In spite of the fact that an analysis of the different physical sites through which the city exists and invents itself helps us to better understand the speciﬁc ways in which the materiality of the infrastructure generates particular sets of relations in the city, I would submit that in the end, in a city like Kinshasa, it is not, or not primarily, the material infrastructure or the built form that makes the city a city. The city, in a way, exists be-yond its architecture. In Kinshasa, the built form is not, or is no longer, the product of a careful planning or engineering of the urban space. It is, rather, produced randomly in human sites as living space. Constantly banalized and reduced to its most basic function, that of a shelter, the built form is generated by this much more real, living city which exists as a heterogeneous conglomeration of truncated urban forms, fragments and reminders of material and mental urban “elsewheres” (a lamp post, a radio antenna, a television screen, dreams of life in the diaspora). These are embedded into autochthonous dynamics and into an urban life that is itself produced through the entanglement of a wide variety of rhizomatic trajectories, relations and mirroring realities. They enjoin, merge, include, fracture, fragment and re-order the urban space through the practices and discourses of its inhabitants. Within these local dynamics, within these syncretic multiplicities, the cultural status of the built form seems to be of lesser importance, or rather, the material infrastructure that counts in the making of the city is of a very speciﬁc nature.

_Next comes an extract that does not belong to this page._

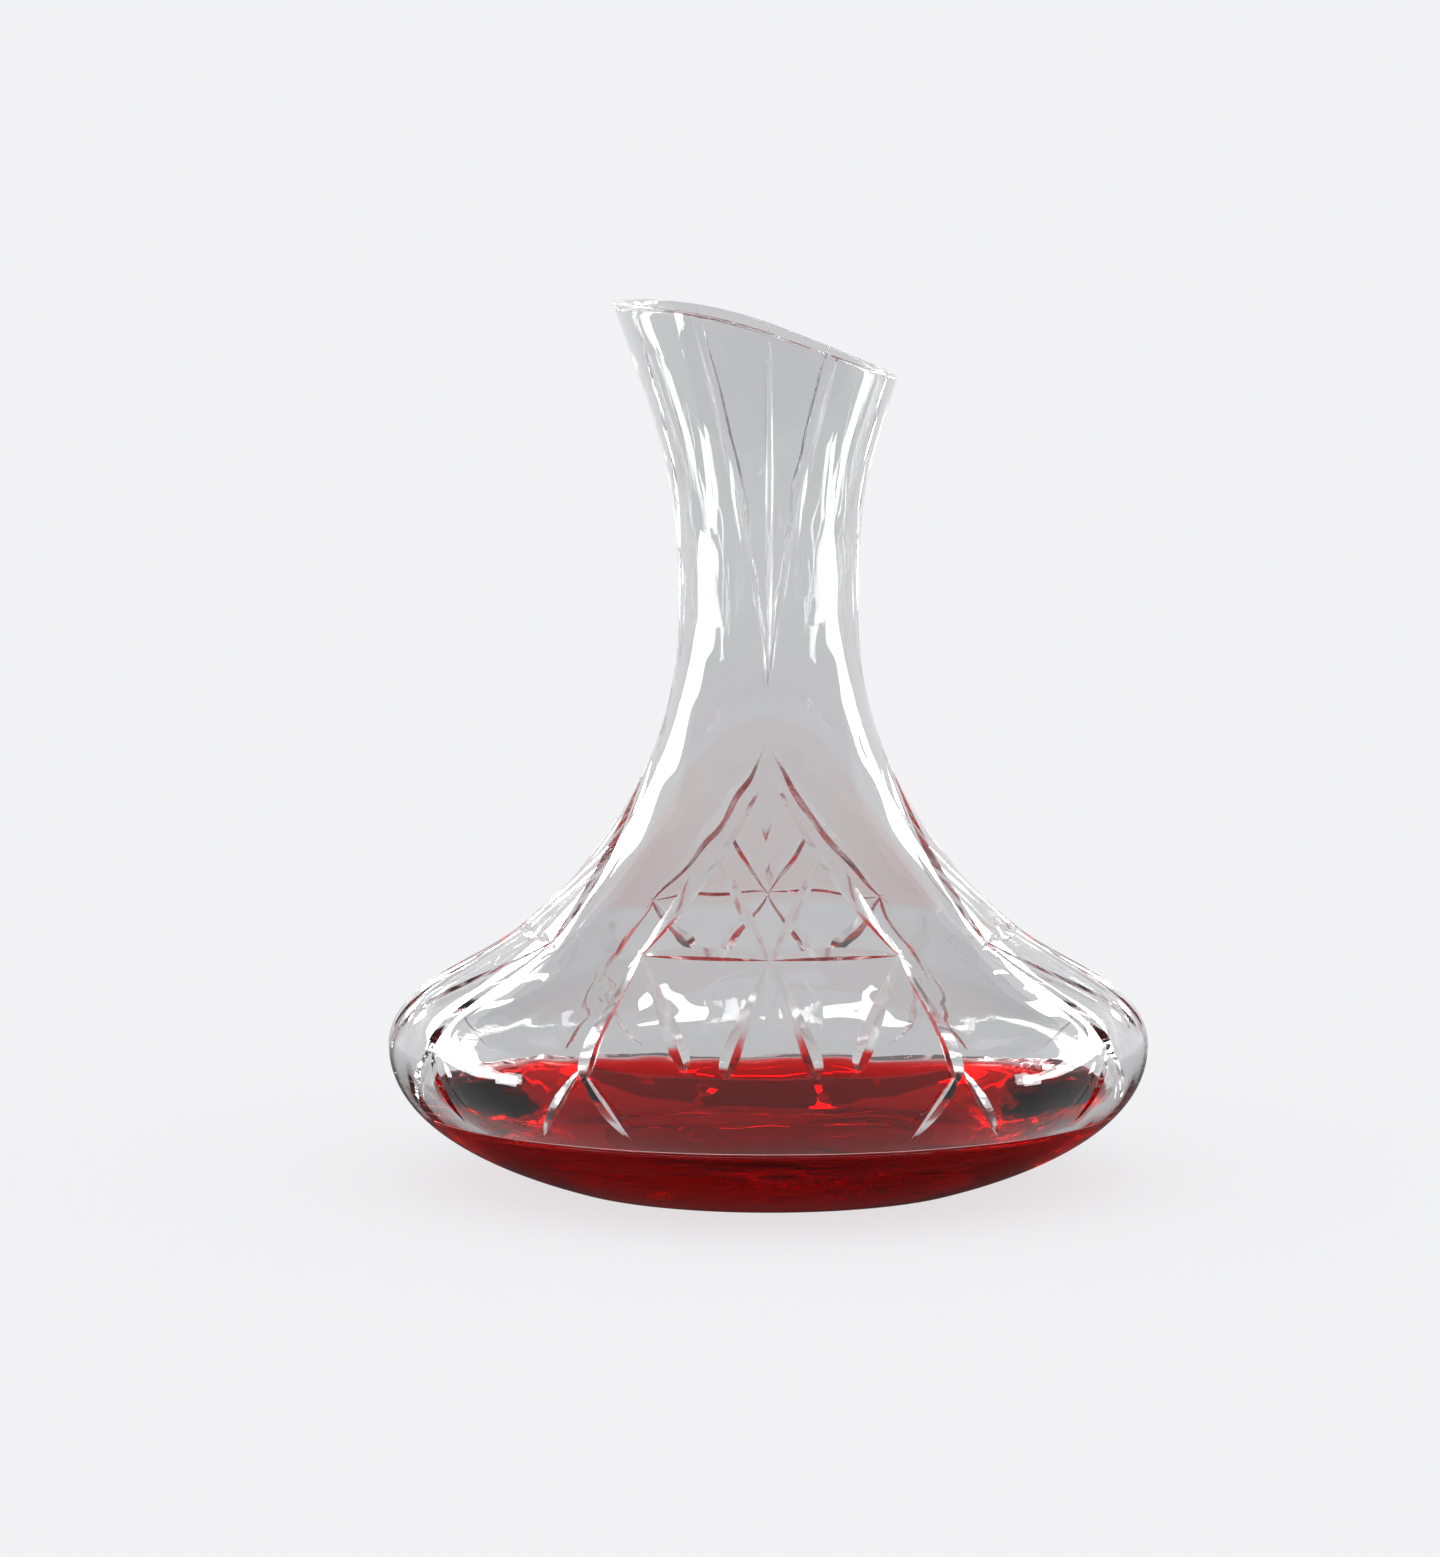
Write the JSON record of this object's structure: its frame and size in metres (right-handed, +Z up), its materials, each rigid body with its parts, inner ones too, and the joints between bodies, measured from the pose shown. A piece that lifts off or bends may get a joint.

[...] the infrastructure and architecture that function best in Kinshasa are almost totally invisible on a material level. Under the trees along most of the city’s main roads and boulevards one ﬁnds all kinds of activities: garages, carpenter’s workshops, showrooms for sofas, beds and other furniture, barber shops, cement factories, public scribes, ﬂorists, churches and a whole pleiad of other commercial activities and services. Yet, none of these take place in built structures. What one needs in order to operate a garage is not a building named “garage,” but rather the idea of a garage. The only material element needed to turn an open space into a garage is a used automobile tire on which the garage owner has written the word quado (supposedly after the name of a well-known Belgian garage owner in the colonial period). One cord between two trees sufﬁces to hang up the newspapers of the day, thereby creating a meeting place for the parlementaires debout, the people who gather under the trees to comment on the newspapers’ content and erect their agora, their parliament, by means of a rhetorical architecture, the built form of the spoken word. These vibrant urban spaces teeming with all kinds of activities generate an infrastructure of paucity, deﬁned by its material absence as much as by its presence. The built form that makes this possible is not made of cement and bricks but consists of the body of the tree under which people gather and meet, and the space between the trees that line the city’s main roads. Shortcutting any dependence on unstable infrastructure and technologies, this is the level of infrastructural accommodation, the only level of accumulation also, that really seems to work.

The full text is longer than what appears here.